What to produce:
Quote all of the data below exactly, please.

Recorded information:
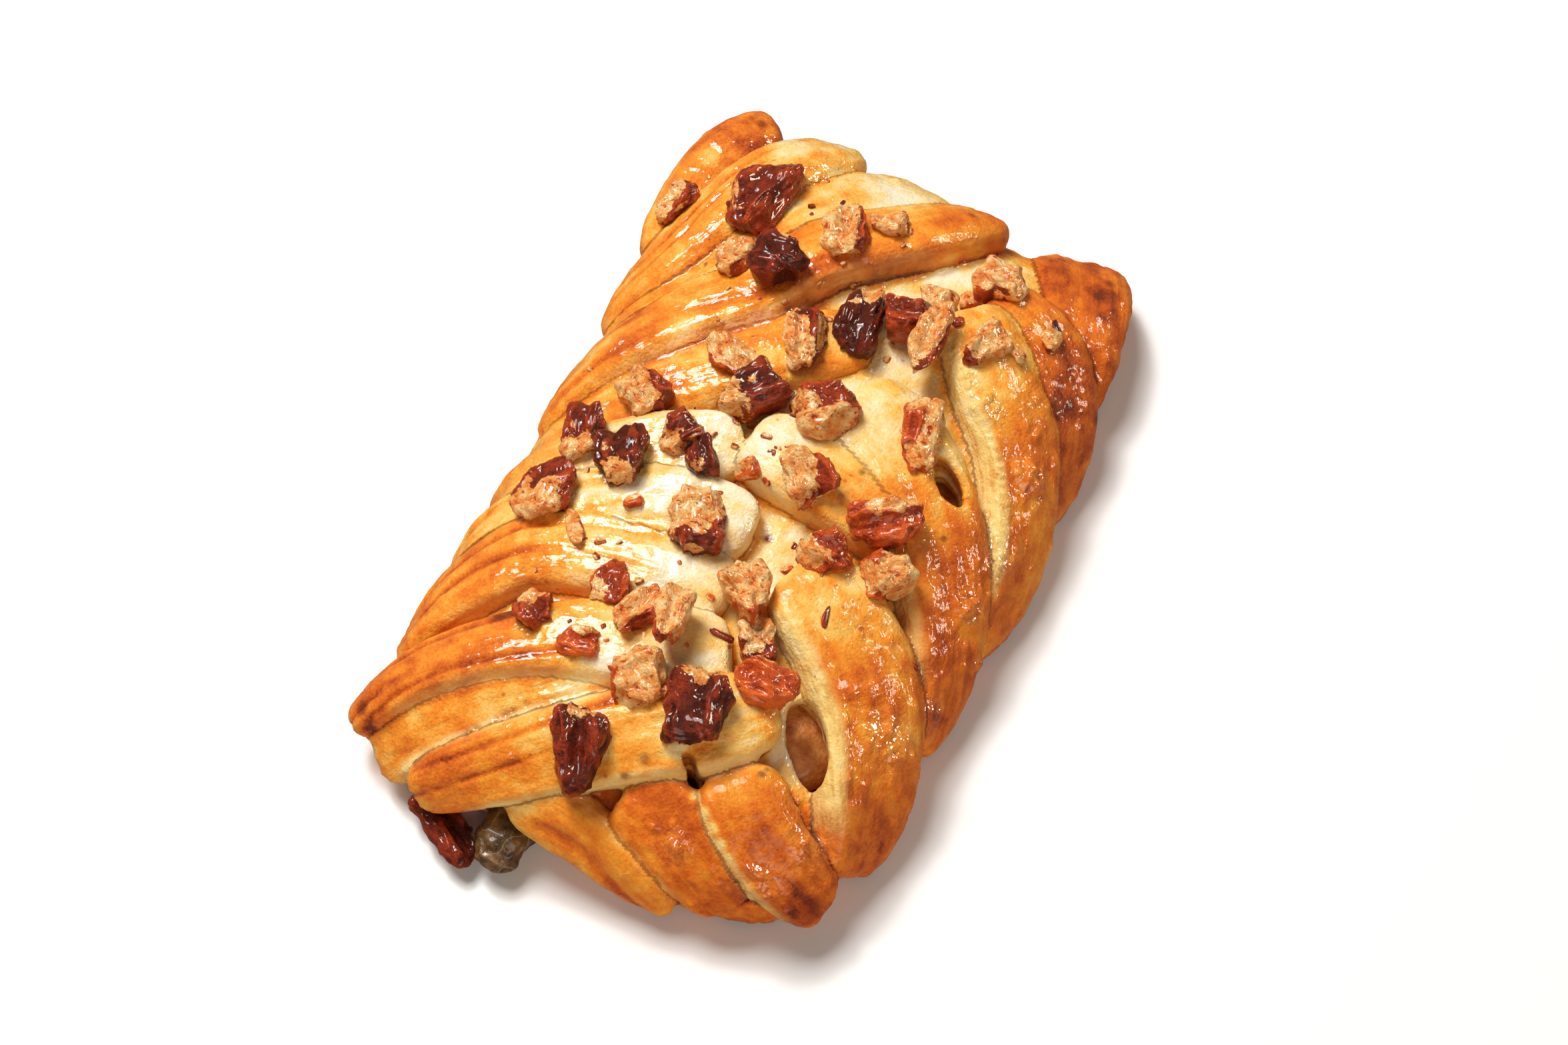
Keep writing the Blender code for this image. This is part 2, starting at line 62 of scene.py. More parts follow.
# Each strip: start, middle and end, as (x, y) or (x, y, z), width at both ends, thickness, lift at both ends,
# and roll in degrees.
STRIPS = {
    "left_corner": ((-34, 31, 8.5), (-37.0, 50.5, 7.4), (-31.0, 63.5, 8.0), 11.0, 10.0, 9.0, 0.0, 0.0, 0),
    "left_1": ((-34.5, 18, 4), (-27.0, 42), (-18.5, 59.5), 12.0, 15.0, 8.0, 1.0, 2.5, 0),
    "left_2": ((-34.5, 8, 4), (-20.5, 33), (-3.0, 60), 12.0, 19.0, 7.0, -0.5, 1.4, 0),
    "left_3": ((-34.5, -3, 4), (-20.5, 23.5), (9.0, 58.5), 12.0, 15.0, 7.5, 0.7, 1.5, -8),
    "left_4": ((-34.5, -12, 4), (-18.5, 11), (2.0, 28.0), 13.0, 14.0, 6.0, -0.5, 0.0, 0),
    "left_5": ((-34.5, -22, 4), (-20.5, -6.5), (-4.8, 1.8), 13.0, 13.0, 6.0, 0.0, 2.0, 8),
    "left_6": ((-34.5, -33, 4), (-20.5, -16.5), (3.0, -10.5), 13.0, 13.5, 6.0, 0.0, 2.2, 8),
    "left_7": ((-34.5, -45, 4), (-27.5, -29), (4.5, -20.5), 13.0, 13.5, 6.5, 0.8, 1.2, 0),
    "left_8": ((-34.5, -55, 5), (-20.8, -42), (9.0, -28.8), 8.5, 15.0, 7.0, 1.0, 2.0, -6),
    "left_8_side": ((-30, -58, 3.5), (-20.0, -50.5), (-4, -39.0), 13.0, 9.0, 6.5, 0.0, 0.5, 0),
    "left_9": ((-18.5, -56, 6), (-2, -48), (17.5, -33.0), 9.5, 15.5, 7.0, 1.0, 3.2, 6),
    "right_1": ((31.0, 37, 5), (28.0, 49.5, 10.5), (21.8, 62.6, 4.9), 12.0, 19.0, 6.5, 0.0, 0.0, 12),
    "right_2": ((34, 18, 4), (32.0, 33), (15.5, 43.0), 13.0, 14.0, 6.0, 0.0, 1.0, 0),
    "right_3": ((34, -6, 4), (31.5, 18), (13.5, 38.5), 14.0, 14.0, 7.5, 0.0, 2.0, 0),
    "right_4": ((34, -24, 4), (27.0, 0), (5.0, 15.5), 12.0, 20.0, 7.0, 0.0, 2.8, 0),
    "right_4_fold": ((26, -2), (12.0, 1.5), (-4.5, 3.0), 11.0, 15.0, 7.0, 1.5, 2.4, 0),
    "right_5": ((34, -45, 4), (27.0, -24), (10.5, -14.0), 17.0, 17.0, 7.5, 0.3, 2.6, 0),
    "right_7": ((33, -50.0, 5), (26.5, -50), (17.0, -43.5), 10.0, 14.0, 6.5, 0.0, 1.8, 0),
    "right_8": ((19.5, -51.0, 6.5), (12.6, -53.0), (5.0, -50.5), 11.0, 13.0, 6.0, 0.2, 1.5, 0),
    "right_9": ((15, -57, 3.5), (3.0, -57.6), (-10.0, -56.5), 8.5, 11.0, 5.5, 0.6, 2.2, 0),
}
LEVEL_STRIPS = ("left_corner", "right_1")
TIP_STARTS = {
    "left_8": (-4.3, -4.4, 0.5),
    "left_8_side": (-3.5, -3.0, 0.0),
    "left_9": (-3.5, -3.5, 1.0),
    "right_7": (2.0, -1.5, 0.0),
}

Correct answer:
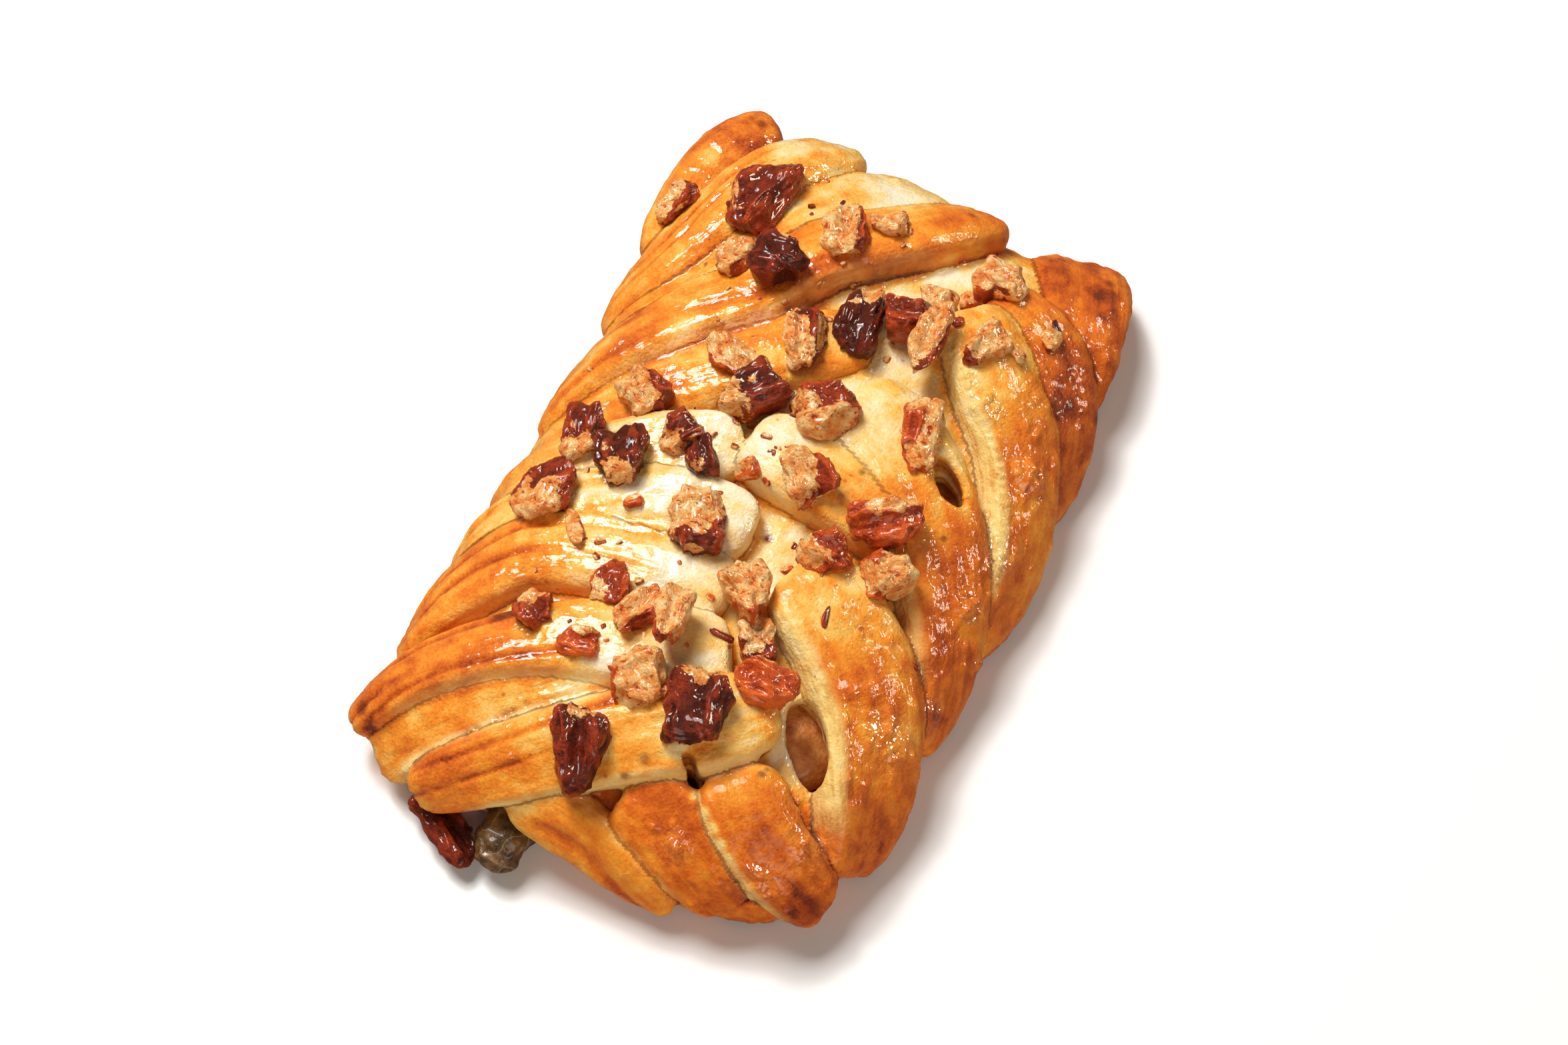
Keep writing the Blender code for this image. This is part 2, starting at line 62 of scene.py. More parts follow.
# Each strip: start, middle and end, as (x, y) or (x, y, z), width at both ends, thickness, lift at both ends,
# and roll in degrees.
STRIPS = {
    "left_corner": ((-34, 31, 8.5), (-37.0, 50.5, 7.4), (-31.0, 63.5, 8.0), 11.0, 10.0, 9.0, 0.0, 0.0, 0),
    "left_1": ((-34.5, 18, 4), (-27.0, 42), (-18.5, 59.5), 12.0, 15.0, 8.0, 1.0, 2.5, 0),
    "left_2": ((-34.5, 8, 4), (-20.5, 33), (-3.0, 60), 12.0, 19.0, 7.0, -0.5, 1.4, 0),
    "left_3": ((-34.5, -3, 4), (-20.5, 23.5), (9.0, 58.5), 12.0, 15.0, 7.5, 0.7, 1.5, -8),
    "left_4": ((-34.5, -12, 4), (-18.5, 11), (2.0, 28.0), 13.0, 14.0, 6.0, -0.5, 0.0, 0),
    "left_5": ((-34.5, -22, 4), (-20.5, -6.5), (-4.8, 1.8), 13.0, 13.0, 6.0, 0.0, 2.0, 8),
    "left_6": ((-34.5, -33, 4), (-20.5, -16.5), (3.0, -10.5), 13.0, 13.5, 6.0, 0.0, 2.2, 8),
    "left_7": ((-34.5, -45, 4), (-27.5, -29), (4.5, -20.5), 13.0, 13.5, 6.5, 0.8, 1.2, 0),
    "left_8": ((-34.5, -55, 5), (-20.8, -42), (9.0, -28.8), 8.5, 15.0, 7.0, 1.0, 2.0, -6),
    "left_8_side": ((-30, -58, 3.5), (-20.0, -50.5), (-4, -39.0), 13.0, 9.0, 6.5, 0.0, 0.5, 0),
    "left_9": ((-18.5, -56, 6), (-2, -48), (17.5, -33.0), 9.5, 15.5, 7.0, 1.0, 3.2, 6),
    "right_1": ((31.0, 37, 5), (28.0, 49.5, 10.5), (21.8, 62.6, 4.9), 12.0, 19.0, 6.5, 0.0, 0.0, 12),
    "right_2": ((34, 18, 4), (32.0, 33), (15.5, 43.0), 13.0, 14.0, 6.0, 0.0, 1.0, 0),
    "right_3": ((34, -6, 4), (31.5, 18), (13.5, 38.5), 14.0, 14.0, 7.5, 0.0, 2.0, 0),
    "right_4": ((34, -24, 4), (27.0, 0), (5.0, 15.5), 12.0, 20.0, 7.0, 0.0, 2.8, 0),
    "right_4_fold": ((26, -2), (12.0, 1.5), (-4.5, 3.0), 11.0, 15.0, 7.0, 1.5, 2.4, 0),
    "right_5": ((34, -45, 4), (27.0, -24), (10.5, -14.0), 17.0, 17.0, 7.5, 0.3, 2.6, 0),
    "right_7": ((33, -50.0, 5), (26.5, -50), (17.0, -43.5), 10.0, 14.0, 6.5, 0.0, 1.8, 0),
    "right_8": ((19.5, -51.0, 6.5), (12.6, -53.0), (5.0, -50.5), 11.0, 13.0, 6.0, 0.2, 1.5, 0),
    "right_9": ((15, -57, 3.5), (3.0, -57.6), (-10.0, -56.5), 8.5, 11.0, 5.5, 0.6, 2.2, 0),
}
LEVEL_STRIPS = ("left_corner", "right_1")
TIP_STARTS = {
    "left_8": (-4.3, -4.4, 0.5),
    "left_8_side": (-3.5, -3.0, 0.0),
    "left_9": (-3.5, -3.5, 1.0),
    "right_7": (2.0, -1.5, 0.0),
}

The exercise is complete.